### Problem details:
Would you quote the material below in full and unchanged?

-.-.-

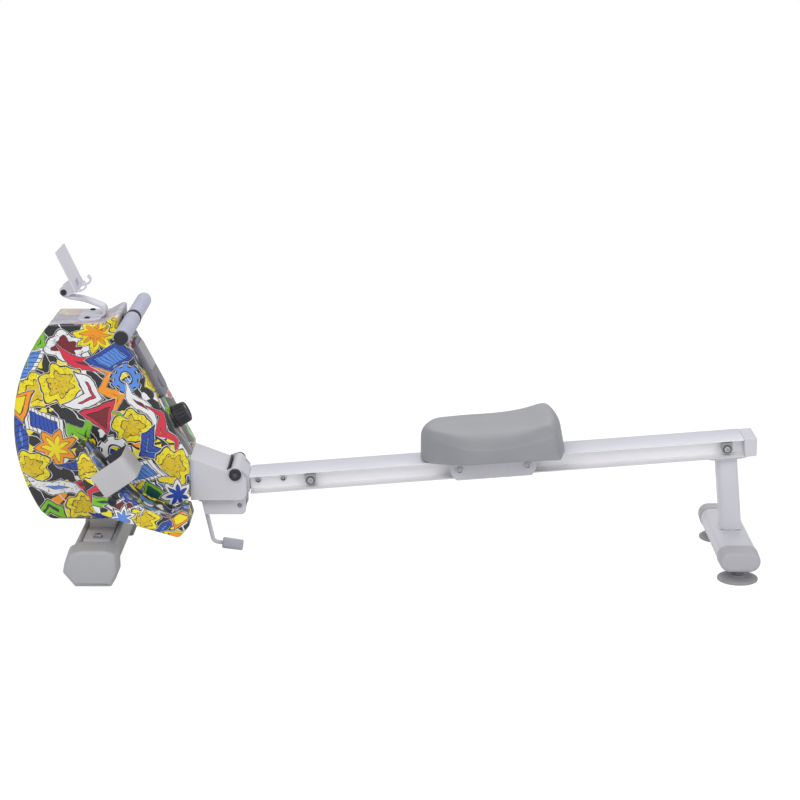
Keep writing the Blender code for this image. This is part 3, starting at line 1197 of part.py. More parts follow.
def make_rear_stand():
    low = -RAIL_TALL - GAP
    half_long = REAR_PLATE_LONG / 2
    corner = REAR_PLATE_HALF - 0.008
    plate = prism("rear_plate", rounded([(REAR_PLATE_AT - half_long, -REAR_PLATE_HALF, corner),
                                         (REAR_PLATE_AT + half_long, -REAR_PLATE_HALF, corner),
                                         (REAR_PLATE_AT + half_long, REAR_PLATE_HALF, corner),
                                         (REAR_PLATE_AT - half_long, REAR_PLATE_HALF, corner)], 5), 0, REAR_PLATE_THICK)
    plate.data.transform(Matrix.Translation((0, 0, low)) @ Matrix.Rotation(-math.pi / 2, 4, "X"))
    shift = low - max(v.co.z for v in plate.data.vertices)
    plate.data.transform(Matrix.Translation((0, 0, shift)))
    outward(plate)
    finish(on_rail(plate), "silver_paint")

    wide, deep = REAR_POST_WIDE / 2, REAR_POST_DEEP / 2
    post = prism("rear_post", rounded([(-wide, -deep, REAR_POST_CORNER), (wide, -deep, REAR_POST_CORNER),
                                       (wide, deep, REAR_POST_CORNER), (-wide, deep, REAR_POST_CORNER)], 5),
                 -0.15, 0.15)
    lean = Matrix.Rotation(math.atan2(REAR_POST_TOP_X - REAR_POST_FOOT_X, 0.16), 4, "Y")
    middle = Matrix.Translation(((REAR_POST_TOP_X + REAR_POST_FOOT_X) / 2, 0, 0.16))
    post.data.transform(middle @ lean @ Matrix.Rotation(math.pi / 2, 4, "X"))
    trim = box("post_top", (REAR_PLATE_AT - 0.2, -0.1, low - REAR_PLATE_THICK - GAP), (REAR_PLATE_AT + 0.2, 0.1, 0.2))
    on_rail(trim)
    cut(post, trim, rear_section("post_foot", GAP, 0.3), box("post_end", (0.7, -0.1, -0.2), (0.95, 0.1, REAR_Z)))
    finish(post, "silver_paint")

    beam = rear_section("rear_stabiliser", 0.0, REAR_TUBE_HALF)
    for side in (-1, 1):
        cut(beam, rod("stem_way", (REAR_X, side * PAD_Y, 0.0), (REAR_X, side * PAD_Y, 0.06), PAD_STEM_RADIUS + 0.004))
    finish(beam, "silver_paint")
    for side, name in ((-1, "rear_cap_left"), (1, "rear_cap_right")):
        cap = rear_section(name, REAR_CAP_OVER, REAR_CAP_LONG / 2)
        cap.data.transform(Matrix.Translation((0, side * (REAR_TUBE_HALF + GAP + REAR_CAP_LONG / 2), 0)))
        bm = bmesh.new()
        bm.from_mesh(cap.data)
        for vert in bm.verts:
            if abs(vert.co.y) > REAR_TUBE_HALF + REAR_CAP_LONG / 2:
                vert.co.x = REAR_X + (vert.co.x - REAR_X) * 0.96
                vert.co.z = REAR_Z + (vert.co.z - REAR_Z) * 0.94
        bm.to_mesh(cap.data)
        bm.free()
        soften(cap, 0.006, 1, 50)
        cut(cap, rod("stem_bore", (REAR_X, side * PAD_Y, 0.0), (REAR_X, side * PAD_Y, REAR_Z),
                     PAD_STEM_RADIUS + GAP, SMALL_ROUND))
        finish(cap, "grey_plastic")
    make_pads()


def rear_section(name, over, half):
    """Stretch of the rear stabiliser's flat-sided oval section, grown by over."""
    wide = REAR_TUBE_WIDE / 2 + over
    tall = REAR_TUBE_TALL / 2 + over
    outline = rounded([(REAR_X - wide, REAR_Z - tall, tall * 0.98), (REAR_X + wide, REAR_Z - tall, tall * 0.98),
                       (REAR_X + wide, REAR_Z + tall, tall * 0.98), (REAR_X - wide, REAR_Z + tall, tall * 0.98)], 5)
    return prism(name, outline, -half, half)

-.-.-

### Answer:
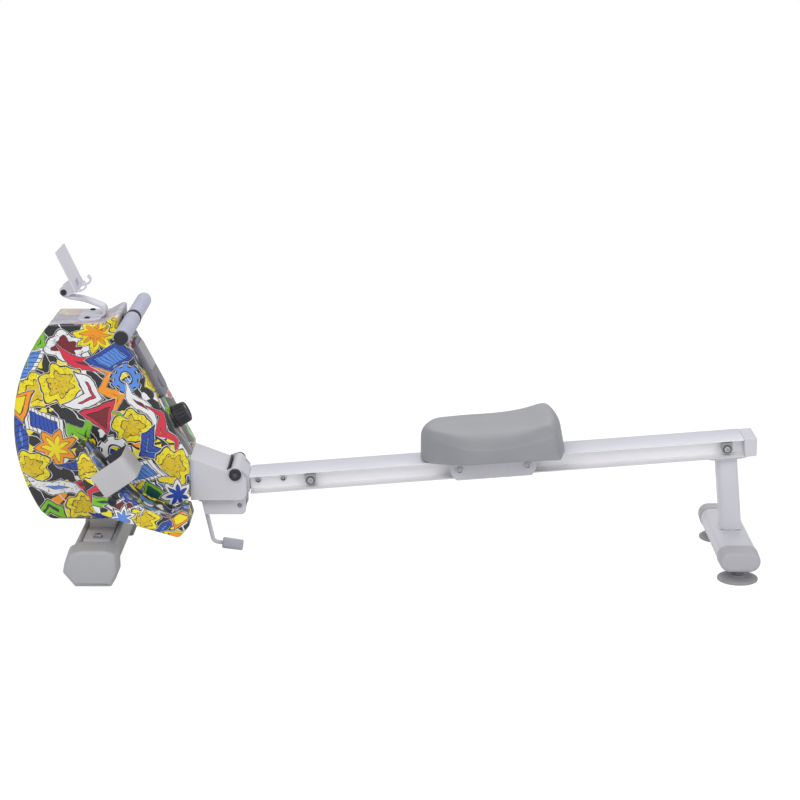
Keep writing the Blender code for this image. This is part 3, starting at line 1197 of part.py. More parts follow.
def make_rear_stand():
    low = -RAIL_TALL - GAP
    half_long = REAR_PLATE_LONG / 2
    corner = REAR_PLATE_HALF - 0.008
    plate = prism("rear_plate", rounded([(REAR_PLATE_AT - half_long, -REAR_PLATE_HALF, corner),
                                         (REAR_PLATE_AT + half_long, -REAR_PLATE_HALF, corner),
                                         (REAR_PLATE_AT + half_long, REAR_PLATE_HALF, corner),
                                         (REAR_PLATE_AT - half_long, REAR_PLATE_HALF, corner)], 5), 0, REAR_PLATE_THICK)
    plate.data.transform(Matrix.Translation((0, 0, low)) @ Matrix.Rotation(-math.pi / 2, 4, "X"))
    shift = low - max(v.co.z for v in plate.data.vertices)
    plate.data.transform(Matrix.Translation((0, 0, shift)))
    outward(plate)
    finish(on_rail(plate), "silver_paint")

    wide, deep = REAR_POST_WIDE / 2, REAR_POST_DEEP / 2
    post = prism("rear_post", rounded([(-wide, -deep, REAR_POST_CORNER), (wide, -deep, REAR_POST_CORNER),
                                       (wide, deep, REAR_POST_CORNER), (-wide, deep, REAR_POST_CORNER)], 5),
                 -0.15, 0.15)
    lean = Matrix.Rotation(math.atan2(REAR_POST_TOP_X - REAR_POST_FOOT_X, 0.16), 4, "Y")
    middle = Matrix.Translation(((REAR_POST_TOP_X + REAR_POST_FOOT_X) / 2, 0, 0.16))
    post.data.transform(middle @ lean @ Matrix.Rotation(math.pi / 2, 4, "X"))
    trim = box("post_top", (REAR_PLATE_AT - 0.2, -0.1, low - REAR_PLATE_THICK - GAP), (REAR_PLATE_AT + 0.2, 0.1, 0.2))
    on_rail(trim)
    cut(post, trim, rear_section("post_foot", GAP, 0.3), box("post_end", (0.7, -0.1, -0.2), (0.95, 0.1, REAR_Z)))
    finish(post, "silver_paint")

    beam = rear_section("rear_stabiliser", 0.0, REAR_TUBE_HALF)
    for side in (-1, 1):
        cut(beam, rod("stem_way", (REAR_X, side * PAD_Y, 0.0), (REAR_X, side * PAD_Y, 0.06), PAD_STEM_RADIUS + 0.004))
    finish(beam, "silver_paint")
    for side, name in ((-1, "rear_cap_left"), (1, "rear_cap_right")):
        cap = rear_section(name, REAR_CAP_OVER, REAR_CAP_LONG / 2)
        cap.data.transform(Matrix.Translation((0, side * (REAR_TUBE_HALF + GAP + REAR_CAP_LONG / 2), 0)))
        bm = bmesh.new()
        bm.from_mesh(cap.data)
        for vert in bm.verts:
            if abs(vert.co.y) > REAR_TUBE_HALF + REAR_CAP_LONG / 2:
                vert.co.x = REAR_X + (vert.co.x - REAR_X) * 0.96
                vert.co.z = REAR_Z + (vert.co.z - REAR_Z) * 0.94
        bm.to_mesh(cap.data)
        bm.free()
        soften(cap, 0.006, 1, 50)
        cut(cap, rod("stem_bore", (REAR_X, side * PAD_Y, 0.0), (REAR_X, side * PAD_Y, REAR_Z),
                     PAD_STEM_RADIUS + GAP, SMALL_ROUND))
        finish(cap, "grey_plastic")
    make_pads()


def rear_section(name, over, half):
    """Stretch of the rear stabiliser's flat-sided oval section, grown by over."""
    wide = REAR_TUBE_WIDE / 2 + over
    tall = REAR_TUBE_TALL / 2 + over
    outline = rounded([(REAR_X - wide, REAR_Z - tall, tall * 0.98), (REAR_X + wide, REAR_Z - tall, tall * 0.98),
                       (REAR_X + wide, REAR_Z + tall, tall * 0.98), (REAR_X - wide, REAR_Z + tall, tall * 0.98)], 5)
    return prism(name, outline, -half, half)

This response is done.